**EXERCISE REQUIREMENTS**. Select, from the data, each line where "collection" occurs.

**DATASET CONTENT**.
-------

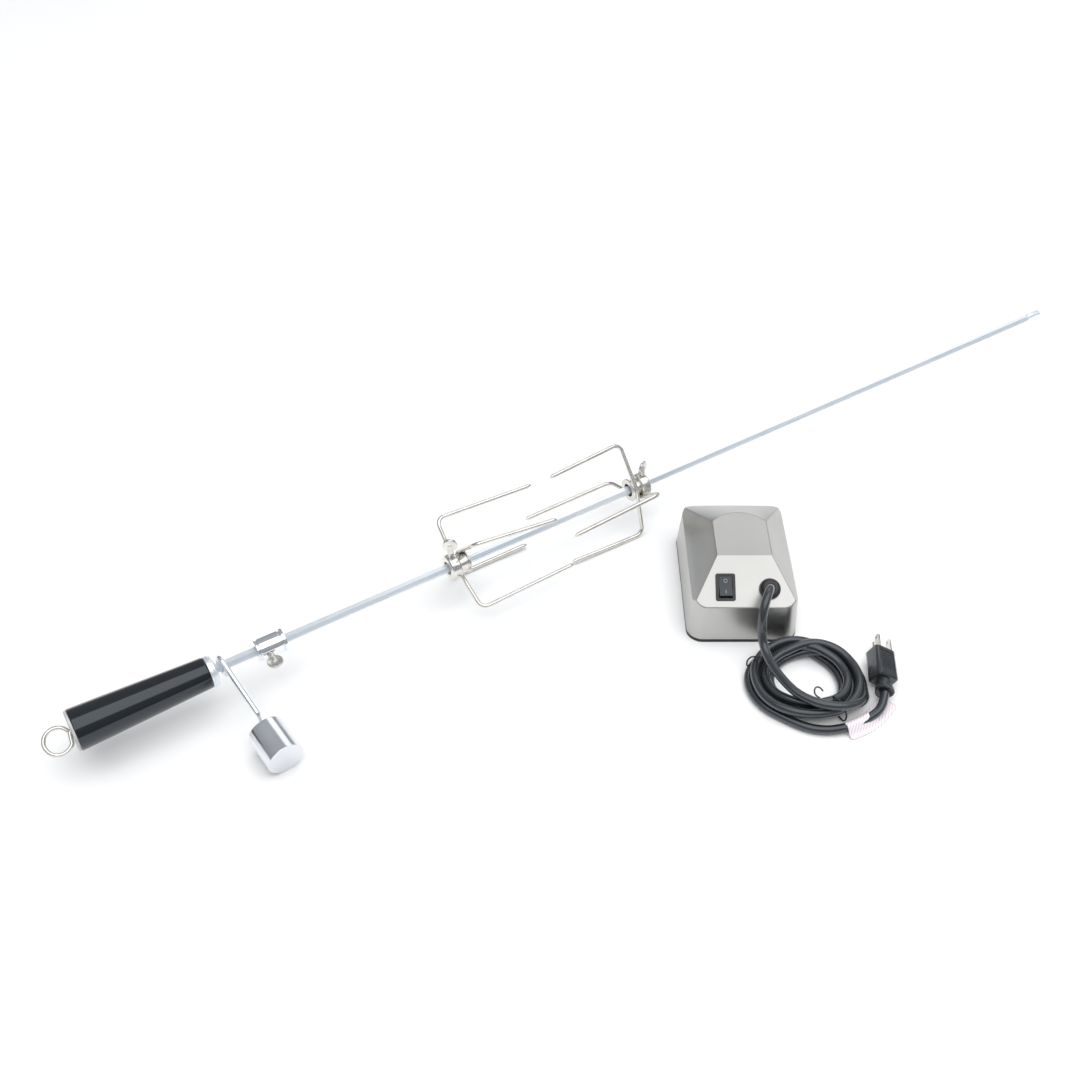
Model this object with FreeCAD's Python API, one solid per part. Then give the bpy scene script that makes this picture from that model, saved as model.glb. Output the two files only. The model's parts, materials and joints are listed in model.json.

-------

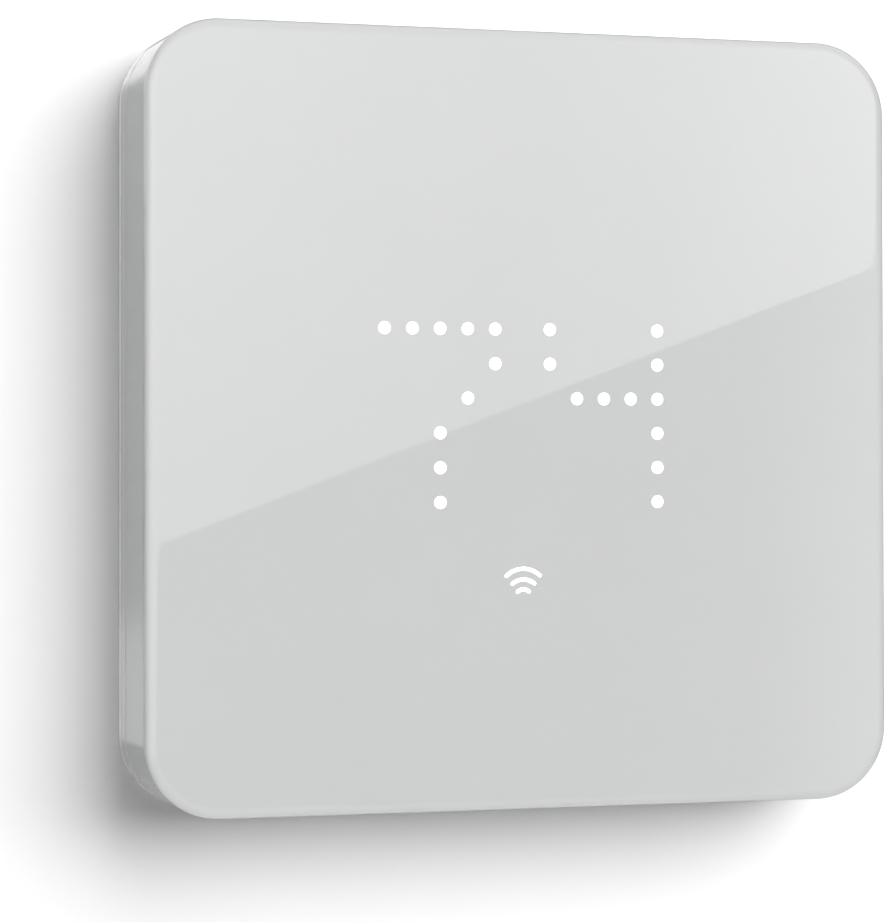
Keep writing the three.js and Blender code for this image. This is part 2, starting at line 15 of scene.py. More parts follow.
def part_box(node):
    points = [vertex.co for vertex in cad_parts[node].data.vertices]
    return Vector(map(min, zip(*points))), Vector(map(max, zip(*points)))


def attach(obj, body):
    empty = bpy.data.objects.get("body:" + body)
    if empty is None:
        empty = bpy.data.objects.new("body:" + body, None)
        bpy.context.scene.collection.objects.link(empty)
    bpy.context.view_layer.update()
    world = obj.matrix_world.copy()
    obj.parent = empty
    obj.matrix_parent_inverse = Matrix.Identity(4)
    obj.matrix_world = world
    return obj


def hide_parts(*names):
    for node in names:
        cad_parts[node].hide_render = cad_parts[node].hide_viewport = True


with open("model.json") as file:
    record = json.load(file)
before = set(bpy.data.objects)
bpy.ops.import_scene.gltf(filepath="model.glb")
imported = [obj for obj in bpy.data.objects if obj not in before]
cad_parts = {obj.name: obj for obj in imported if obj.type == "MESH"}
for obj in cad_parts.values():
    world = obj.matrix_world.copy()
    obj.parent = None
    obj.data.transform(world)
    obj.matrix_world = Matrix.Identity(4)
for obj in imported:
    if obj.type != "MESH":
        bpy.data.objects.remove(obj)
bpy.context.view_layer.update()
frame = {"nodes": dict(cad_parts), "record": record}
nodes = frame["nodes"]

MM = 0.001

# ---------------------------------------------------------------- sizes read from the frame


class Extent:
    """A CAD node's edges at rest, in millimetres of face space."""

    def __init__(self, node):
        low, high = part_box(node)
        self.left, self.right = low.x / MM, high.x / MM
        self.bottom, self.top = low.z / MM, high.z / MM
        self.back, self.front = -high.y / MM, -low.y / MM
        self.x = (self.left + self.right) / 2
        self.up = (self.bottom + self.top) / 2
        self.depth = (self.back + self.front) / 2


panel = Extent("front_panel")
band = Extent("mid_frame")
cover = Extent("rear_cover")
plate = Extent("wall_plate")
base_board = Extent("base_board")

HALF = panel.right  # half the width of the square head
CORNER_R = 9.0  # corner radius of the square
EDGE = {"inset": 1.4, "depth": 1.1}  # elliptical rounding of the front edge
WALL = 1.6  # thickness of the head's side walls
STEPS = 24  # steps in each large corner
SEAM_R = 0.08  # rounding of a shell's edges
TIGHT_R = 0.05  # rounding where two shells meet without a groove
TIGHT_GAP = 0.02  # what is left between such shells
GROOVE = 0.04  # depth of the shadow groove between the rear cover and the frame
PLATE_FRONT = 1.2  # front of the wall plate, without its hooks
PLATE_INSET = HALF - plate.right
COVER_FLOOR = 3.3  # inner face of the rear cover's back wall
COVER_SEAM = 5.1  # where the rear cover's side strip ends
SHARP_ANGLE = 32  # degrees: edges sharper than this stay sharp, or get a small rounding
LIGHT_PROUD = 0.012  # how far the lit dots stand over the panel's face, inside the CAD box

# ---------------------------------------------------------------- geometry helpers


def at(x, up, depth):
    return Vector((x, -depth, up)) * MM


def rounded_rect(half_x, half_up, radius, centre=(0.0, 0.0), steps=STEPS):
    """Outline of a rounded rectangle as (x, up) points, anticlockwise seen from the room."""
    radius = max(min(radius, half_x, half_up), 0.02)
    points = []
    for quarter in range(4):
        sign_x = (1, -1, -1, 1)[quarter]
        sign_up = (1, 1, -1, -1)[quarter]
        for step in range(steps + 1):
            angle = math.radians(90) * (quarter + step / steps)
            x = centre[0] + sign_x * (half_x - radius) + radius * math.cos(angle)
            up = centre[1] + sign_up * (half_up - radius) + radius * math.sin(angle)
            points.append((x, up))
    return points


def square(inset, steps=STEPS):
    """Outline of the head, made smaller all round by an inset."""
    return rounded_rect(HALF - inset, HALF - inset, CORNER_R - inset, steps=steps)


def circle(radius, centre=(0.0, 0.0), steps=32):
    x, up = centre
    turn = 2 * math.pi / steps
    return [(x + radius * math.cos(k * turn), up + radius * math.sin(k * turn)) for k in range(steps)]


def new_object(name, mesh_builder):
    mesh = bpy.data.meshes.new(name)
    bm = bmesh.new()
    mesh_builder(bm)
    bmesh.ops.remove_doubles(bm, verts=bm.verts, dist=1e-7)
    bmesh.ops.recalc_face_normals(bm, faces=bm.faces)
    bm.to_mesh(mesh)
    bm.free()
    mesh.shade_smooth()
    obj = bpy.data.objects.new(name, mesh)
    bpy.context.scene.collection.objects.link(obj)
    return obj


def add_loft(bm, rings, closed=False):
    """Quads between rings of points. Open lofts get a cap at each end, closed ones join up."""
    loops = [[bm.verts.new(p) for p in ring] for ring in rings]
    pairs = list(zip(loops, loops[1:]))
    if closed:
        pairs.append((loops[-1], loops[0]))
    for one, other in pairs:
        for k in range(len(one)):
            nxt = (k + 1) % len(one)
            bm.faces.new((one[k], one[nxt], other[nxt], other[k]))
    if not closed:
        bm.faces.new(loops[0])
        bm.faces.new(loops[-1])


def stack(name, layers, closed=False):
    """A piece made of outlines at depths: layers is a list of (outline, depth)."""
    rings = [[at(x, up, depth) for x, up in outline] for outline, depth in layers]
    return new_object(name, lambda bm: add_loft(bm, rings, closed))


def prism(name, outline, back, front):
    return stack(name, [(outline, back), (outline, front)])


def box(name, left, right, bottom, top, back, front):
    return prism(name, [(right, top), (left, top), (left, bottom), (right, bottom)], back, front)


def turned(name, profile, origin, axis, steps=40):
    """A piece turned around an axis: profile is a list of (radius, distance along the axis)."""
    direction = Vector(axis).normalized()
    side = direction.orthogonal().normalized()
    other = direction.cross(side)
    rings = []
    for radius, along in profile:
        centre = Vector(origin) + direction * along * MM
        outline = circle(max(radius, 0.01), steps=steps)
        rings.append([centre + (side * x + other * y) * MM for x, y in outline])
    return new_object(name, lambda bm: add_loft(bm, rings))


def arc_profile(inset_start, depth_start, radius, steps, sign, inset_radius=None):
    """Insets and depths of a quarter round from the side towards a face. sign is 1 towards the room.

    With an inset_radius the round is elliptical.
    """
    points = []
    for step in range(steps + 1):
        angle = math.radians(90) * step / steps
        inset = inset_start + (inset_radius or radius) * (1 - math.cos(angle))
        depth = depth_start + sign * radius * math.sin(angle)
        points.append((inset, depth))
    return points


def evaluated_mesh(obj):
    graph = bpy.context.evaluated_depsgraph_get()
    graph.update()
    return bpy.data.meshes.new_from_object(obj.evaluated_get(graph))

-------

**EXERCISE RESPONSE**.
        bpy.context.scene.collection.objects.link(empty)
    bpy.context.scene.collection.objects.link(obj)